[Object modeling scripts]
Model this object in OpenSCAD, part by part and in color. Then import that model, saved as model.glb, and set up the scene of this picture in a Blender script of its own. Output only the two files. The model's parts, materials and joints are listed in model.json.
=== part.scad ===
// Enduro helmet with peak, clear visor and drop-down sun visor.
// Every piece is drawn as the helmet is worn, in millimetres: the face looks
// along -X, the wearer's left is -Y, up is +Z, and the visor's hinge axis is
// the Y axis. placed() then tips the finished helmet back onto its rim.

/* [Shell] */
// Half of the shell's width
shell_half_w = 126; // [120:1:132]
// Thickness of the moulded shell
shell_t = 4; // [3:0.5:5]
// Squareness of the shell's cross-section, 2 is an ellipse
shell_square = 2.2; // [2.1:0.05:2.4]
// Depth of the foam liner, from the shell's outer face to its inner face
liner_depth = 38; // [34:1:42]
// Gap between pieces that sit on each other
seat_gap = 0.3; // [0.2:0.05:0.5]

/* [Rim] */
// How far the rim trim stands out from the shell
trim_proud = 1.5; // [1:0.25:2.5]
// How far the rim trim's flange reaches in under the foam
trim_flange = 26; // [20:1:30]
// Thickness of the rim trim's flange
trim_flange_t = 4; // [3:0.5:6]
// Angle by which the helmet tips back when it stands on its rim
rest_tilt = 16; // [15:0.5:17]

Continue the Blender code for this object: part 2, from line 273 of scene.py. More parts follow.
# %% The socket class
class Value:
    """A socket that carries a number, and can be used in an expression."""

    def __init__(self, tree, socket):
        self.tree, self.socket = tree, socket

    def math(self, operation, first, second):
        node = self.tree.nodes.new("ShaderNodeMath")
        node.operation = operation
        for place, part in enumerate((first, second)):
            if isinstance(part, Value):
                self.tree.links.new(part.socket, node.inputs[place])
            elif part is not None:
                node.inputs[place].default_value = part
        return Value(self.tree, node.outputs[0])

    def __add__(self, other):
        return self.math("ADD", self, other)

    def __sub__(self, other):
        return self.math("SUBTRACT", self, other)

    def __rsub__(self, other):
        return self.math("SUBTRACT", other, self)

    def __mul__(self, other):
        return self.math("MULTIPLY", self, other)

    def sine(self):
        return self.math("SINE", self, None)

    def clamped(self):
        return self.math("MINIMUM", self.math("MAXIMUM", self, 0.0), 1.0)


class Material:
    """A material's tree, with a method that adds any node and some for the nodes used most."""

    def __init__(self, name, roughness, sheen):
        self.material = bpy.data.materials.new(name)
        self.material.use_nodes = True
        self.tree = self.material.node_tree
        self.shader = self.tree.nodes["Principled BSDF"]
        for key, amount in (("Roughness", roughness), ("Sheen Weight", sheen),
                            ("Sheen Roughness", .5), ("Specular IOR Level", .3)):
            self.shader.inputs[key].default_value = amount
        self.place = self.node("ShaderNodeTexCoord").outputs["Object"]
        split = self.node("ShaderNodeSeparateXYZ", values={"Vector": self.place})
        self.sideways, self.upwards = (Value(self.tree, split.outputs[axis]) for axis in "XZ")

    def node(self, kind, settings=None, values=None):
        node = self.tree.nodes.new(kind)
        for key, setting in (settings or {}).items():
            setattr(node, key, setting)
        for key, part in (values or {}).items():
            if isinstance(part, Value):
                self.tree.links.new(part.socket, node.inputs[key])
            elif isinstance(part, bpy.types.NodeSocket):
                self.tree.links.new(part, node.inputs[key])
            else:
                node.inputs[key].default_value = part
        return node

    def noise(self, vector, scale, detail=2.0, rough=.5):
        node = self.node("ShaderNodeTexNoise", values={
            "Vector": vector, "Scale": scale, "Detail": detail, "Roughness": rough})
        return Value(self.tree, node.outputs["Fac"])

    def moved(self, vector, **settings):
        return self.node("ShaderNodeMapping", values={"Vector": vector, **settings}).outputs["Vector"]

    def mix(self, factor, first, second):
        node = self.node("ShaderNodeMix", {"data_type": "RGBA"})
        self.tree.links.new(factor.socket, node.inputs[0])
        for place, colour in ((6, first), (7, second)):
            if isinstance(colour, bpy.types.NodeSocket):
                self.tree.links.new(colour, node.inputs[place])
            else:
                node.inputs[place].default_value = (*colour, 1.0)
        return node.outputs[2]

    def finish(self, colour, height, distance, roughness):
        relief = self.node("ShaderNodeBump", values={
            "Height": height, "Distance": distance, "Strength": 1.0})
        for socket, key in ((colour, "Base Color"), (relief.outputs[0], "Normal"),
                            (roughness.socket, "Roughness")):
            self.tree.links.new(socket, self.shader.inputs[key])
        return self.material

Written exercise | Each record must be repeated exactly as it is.

Exercise response |
Model this object in OpenSCAD, part by part and in color. Then import that model, saved as model.glb, and set up the scene of this picture in a Blender script of its own. Output only the two files. The model's parts, materials and joints are listed in model.json.
=== part.scad ===
// Enduro helmet with peak, clear visor and drop-down sun visor.
// Every piece is drawn as the helmet is worn, in millimetres: the face looks
// along -X, the wearer's left is -Y, up is +Z, and the visor's hinge axis is
// the Y axis. placed() then tips the finished helmet back onto its rim.

/* [Shell] */
// Half of the shell's width
shell_half_w = 126; // [120:1:132]
// Thickness of the moulded shell
shell_t = 4; // [3:0.5:5]
// Squareness of the shell's cross-section, 2 is an ellipse
shell_square = 2.2; // [2.1:0.05:2.4]
// Depth of the foam liner, from the shell's outer face to its inner face
liner_depth = 38; // [34:1:42]
// Gap between pieces that sit on each other
seat_gap = 0.3; // [0.2:0.05:0.5]

/* [Rim] */
// How far the rim trim stands out from the shell
trim_proud = 1.5; // [1:0.25:2.5]
// How far the rim trim's flange reaches in under the foam
trim_flange = 26; // [20:1:30]
// Thickness of the rim trim's flange
trim_flange_t = 4; // [3:0.5:6]
// Angle by which the helmet tips back when it stands on its rim
rest_tilt = 16; // [15:0.5:17]

Continue the Blender code for this object: part 2, from line 273 of scene.py. More parts follow.
# %% The socket class
class Value:
    """A socket that carries a number, and can be used in an expression."""

    def __init__(self, tree, socket):
        self.tree, self.socket = tree, socket

    def math(self, operation, first, second):
        node = self.tree.nodes.new("ShaderNodeMath")
        node.operation = operation
        for place, part in enumerate((first, second)):
            if isinstance(part, Value):
                self.tree.links.new(part.socket, node.inputs[place])
            elif part is not None:
                node.inputs[place].default_value = part
        return Value(self.tree, node.outputs[0])

    def __add__(self, other):
        return self.math("ADD", self, other)

    def __sub__(self, other):
        return self.math("SUBTRACT", self, other)

    def __rsub__(self, other):
        return self.math("SUBTRACT", other, self)

    def __mul__(self, other):
        return self.math("MULTIPLY", self, other)

    def sine(self):
        return self.math("SINE", self, None)

    def clamped(self):
        return self.math("MINIMUM", self.math("MAXIMUM", self, 0.0), 1.0)


class Material:
    """A material's tree, with a method that adds any node and some for the nodes used most."""

    def __init__(self, name, roughness, sheen):
        self.material = bpy.data.materials.new(name)
        self.material.use_nodes = True
        self.tree = self.material.node_tree
        self.shader = self.tree.nodes["Principled BSDF"]
        for key, amount in (("Roughness", roughness), ("Sheen Weight", sheen),
                            ("Sheen Roughness", .5), ("Specular IOR Level", .3)):
            self.shader.inputs[key].default_value = amount
        self.place = self.node("ShaderNodeTexCoord").outputs["Object"]
        split = self.node("ShaderNodeSeparateXYZ", values={"Vector": self.place})
        self.sideways, self.upwards = (Value(self.tree, split.outputs[axis]) for axis in "XZ")

    def node(self, kind, settings=None, values=None):
        node = self.tree.nodes.new(kind)
        for key, setting in (settings or {}).items():
            setattr(node, key, setting)
        for key, part in (values or {}).items():
            if isinstance(part, Value):
                self.tree.links.new(part.socket, node.inputs[key])
            elif isinstance(part, bpy.types.NodeSocket):
                self.tree.links.new(part, node.inputs[key])
            else:
                node.inputs[key].default_value = part
        return node

    def noise(self, vector, scale, detail=2.0, rough=.5):
        node = self.node("ShaderNodeTexNoise", values={
            "Vector": vector, "Scale": scale, "Detail": detail, "Roughness": rough})
        return Value(self.tree, node.outputs["Fac"])

    def moved(self, vector, **settings):
        return self.node("ShaderNodeMapping", values={"Vector": vector, **settings}).outputs["Vector"]

    def mix(self, factor, first, second):
        node = self.node("ShaderNodeMix", {"data_type": "RGBA"})
        self.tree.links.new(factor.socket, node.inputs[0])
        for place, colour in ((6, first), (7, second)):
            if isinstance(colour, bpy.types.NodeSocket):
                self.tree.links.new(colour, node.inputs[place])
            else:
                node.inputs[place].default_value = (*colour, 1.0)
        return node.outputs[2]

    def finish(self, colour, height, distance, roughness):
        relief = self.node("ShaderNodeBump", values={
            "Height": height, "Distance": distance, "Strength": 1.0})
        for socket, key in ((colour, "Base Color"), (relief.outputs[0], "Normal"),
                            (roughness.socket, "Roughness")):
            self.tree.links.new(socket, self.shader.inputs[key])
        return self.material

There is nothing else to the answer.